“Unequal distribution of unpaid care work, and lack of its recognition as work, deprives women from their voice and participation in social, political, and economic life.

Sahar Aloul is a women’s rights activist who focuses on care work and women’s economic rights in Jordan. She has led national campaigns to lower the barriers that prevent women from joining and remaining in the workforce, including lack of daycare facilities, insufficient public transportation, pay inequity, and lack of social protection. She helped establish SADAQA as a leading women’s rights advocacy group in Jordan to work on addressing these issues, at a time when concepts like gender-sensitive transportation and workplace daycares were largely unknown concepts in the country.

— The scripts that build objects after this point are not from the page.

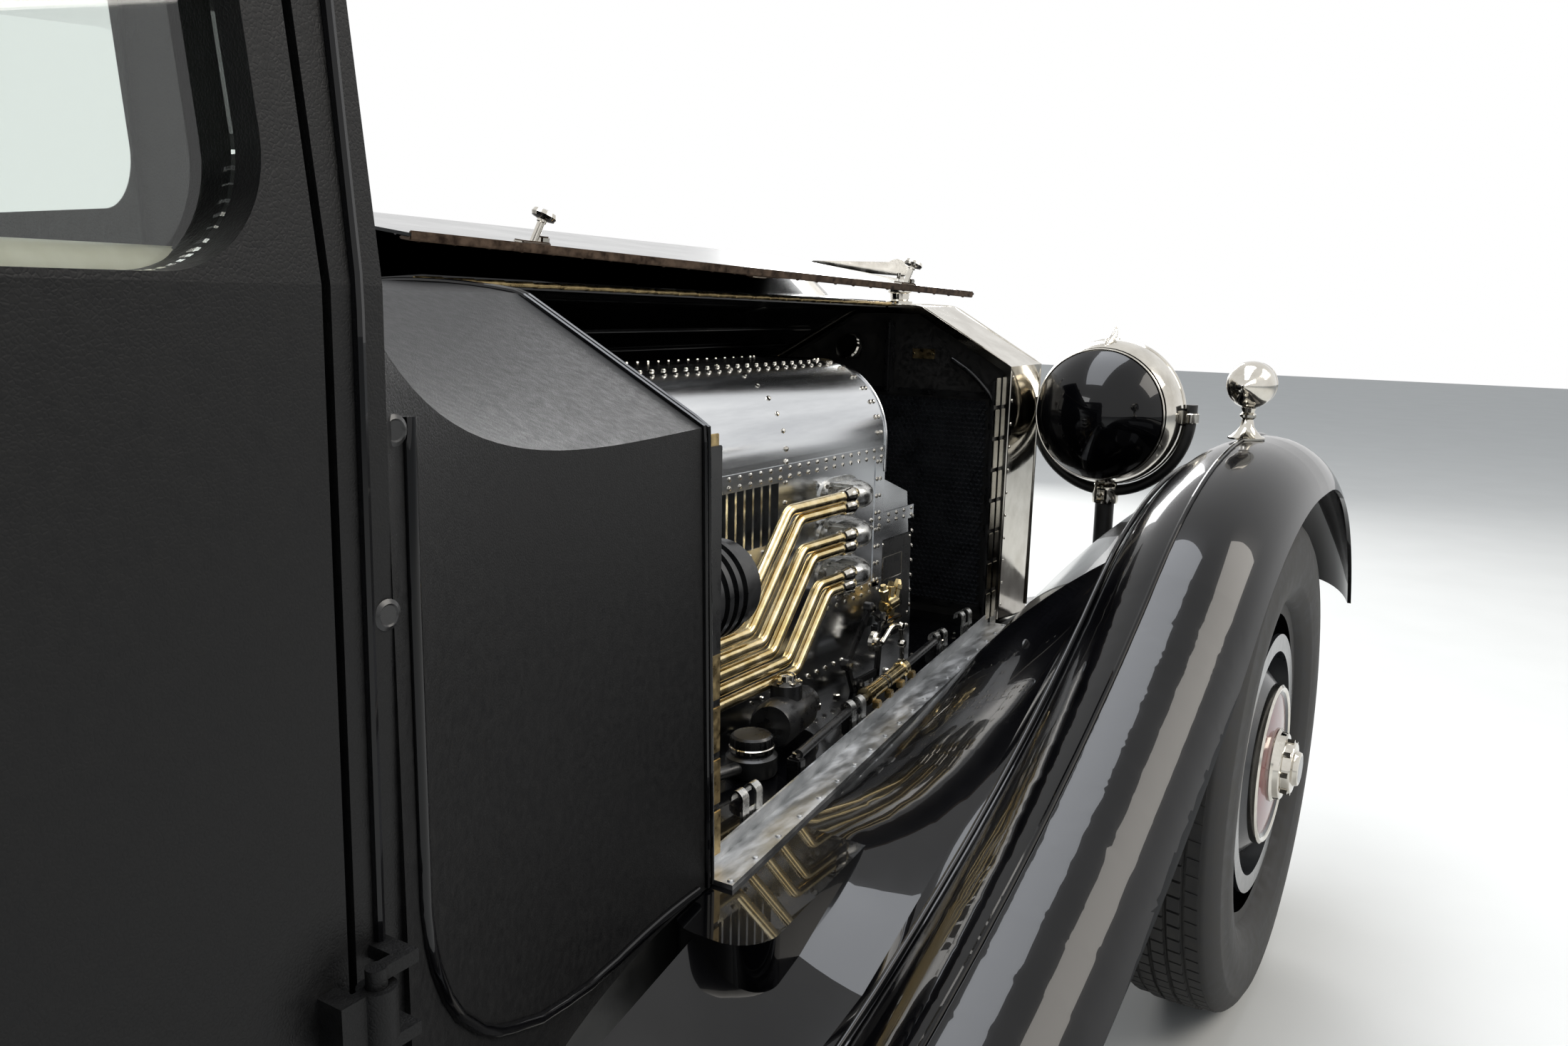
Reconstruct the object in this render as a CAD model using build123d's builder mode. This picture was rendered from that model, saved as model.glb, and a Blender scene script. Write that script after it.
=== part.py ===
"""A 1930s four-door luxury saloon on a separate chassis, with an aluminium drive cover in its engine bay.

Millimetres. +X is forward, +Y is the car's left, +Z is up. The origin is on the ground, midway between
the nose and the tail. The right half of the bonnet is stored open, folded over to the left.
"""
from build123d import *
from math import atan2, cos, pi, radians, sin, sqrt, tan
import os

os.makedirs("parts", exist_ok=True)

# Overall sizes
wheelbase = 3810.0
front_overhang = 650.0
rear_overhang = 940.0
track = 1486.0
front_axle_x = (wheelbase + rear_overhang - front_overhang) / 2
rear_axle_x = front_axle_x - wheelbase
nose_x = front_axle_x + front_overhang
tail_x = rear_axle_x - rear_overhang
wheel_y = track / 2

# Clearances
fit_gap = 0.3
panel_gap = 6.0

# Wheels and tyres
tyre_radius = 443.0
tyre_width = 188.0
tread_half = 70.0
tread_crown = 9.0
tyre_shoulder_radius = 420.0
tyre_bulge_radius = 366.0
seat_gap = 2.0
rim_radius = 268.0
rim_half = 62.0
flange_height = 17.0
disc_ring_radius = 130.0
hub_length = 128.0
bore_radius = 30.0
drum_radius = 205.0
drum_gap = 6.0
backplate_thickness = 9.0
drum_depth = 66.0
hub_z = tyre_radius
kingpin_y = 628.0
kingpin_radius = 14.0
backplate_y = wheel_y - drum_depth - 5.0

# Chassis
rail_width = 60.0
rail_bottom = 430.0
rail_top = 592.0
rail_shallow_bottom = 500.0
rail_y_rear = 430.0
rail_y_front = 262.0
iron_eye_radius = 30.0
iron_eye_z = 505.0
cross_tube_radius = 28.0
cross_tube_z = 545.0
carrier_width = 120.0
carrier_thickness = 10.0
carrier_boss_radius = 45.0
spring_width = 55.0
leaf_thickness = 9.0
leaf_count = 5
rear_spring_y = 400.0
rear_spring_half = 600.0
front_spring_y = rail_y_front - rail_width / 2
front_spring_half = front_overhang - iron_eye_radius - 8.0
axle_tube_radius = 42.0
beam_half_x = 24.0
beam_half_z = 30.0
beam_drop = 60.0

# Bonnet, scuttle and radiator shell
scuttle_front_x = front_axle_x - 1182.0
screen_x = front_axle_x - 1783.0
shell_rear_x = front_axle_x + 45.0
shell_depth = 165.0
shell_front_x = shell_rear_x + shell_depth
tray_thickness = 6.0
tray_top = rail_top + tray_thickness
shell_wall = 16.0
bonnet_rear_top = 1256.0
bonnet_rear_knee_y = 175.0
bonnet_rear_knee_drop = 10.0
bonnet_rear_shoulder_y = 430.0
bonnet_rear_shoulder_z = 1111.0
bonnet_front_top = 1234.0
bonnet_front_knee_y = 75.0
bonnet_front_knee_drop = 4.0
bonnet_front_shoulder_y = 272.0
bonnet_front_shoulder_z = 1120.0
ledge_thickness = 6.0
ledge_top = tray_top + ledge_thickness
bonnet_bottom_z = ledge_top + panel_gap
bonnet_rear_bottom_y = 436.0
bonnet_front_bottom_y = 266.0
bonnet_thickness = 4.0
hinge_offset = 2.5
centre_rod_radius = 3.5
shoulder_rod_radius = 3.0
open_top_angle = 186.0
open_side_angle = 104.0
ledge_width = 46.0
ledge_upstand = 24.0

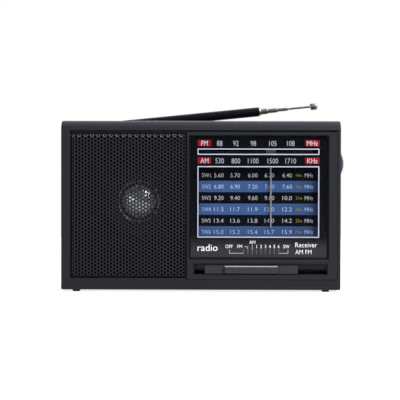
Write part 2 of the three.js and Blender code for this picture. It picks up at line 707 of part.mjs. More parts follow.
// The steel strap inside the rear wall that the antenna's stud is clamped to.
function antennaBracket() {
  const back = REBATE.y - CASE.wall - GAP;
  const strap = block([PIVOT.x - 8, PIVOT.x + 8], [back - 1.4, back], [110, 118]);
  return strap.subtract(rod("y", PIVOT.x, PIVOT.z, STUD.hole, [back - 3, back + 1], 16));
}

// ---------------------------------------------------------------- assembly
piece("front_shell", frontShell(), CASE_PLASTIC);
piece("rear_shell", rearShell(), CASE_PLASTIC);
piece("battery_door", batteryDoor(), CASE_PLASTIC);
for (const [side, x] of [["left", -FOOT.x], ["right", FOOT.x]]) {
  piece(`foot_front_${side}`, foot(x, FOOT.y[0]), RUBBER);
  piece(`foot_rear_${side}`, foot(x, FOOT.y[1]), RUBBER);
}
SCREWS.forEach((place, i) => piece(`case_screw_${i + 1}`, caseScrew(place), STEEL));

piece("speaker_grille", speakerGrille(), GRILLE_METAL);
piece("dial_bezel", dialBezel(), BEZEL_PLASTIC);
piece("dial_lens", dialLens(), LENS_ACRYLIC);
piece("band_slider", bandSlider(), SLIDER_PLASTIC);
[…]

Sahar’s work recognizes that the redistribution of care work can create a more equitable labor market and give women, especially working mothers, a chance to participate in social, political and economic life. She has successfully led national efforts to amend Jordan’s labor law to be gender-neutral, increase access to childcare, and introduce paternity leave and flexible working conditions. Since 2011, SADAQA has been making national strides to change narratives around the essential nature of quality daycare and transportation for women’s economic participation and success.

Sahar recognizes that changing narratives surrounding women’s unpaid work is essential to creating a society that truly values their contributions. Disrupting persistent inequality around the world requires addressing its root causes, and the systems that enable it cannot be dismantled without empathetic leadership, collective action, and a sense of shared responsibility.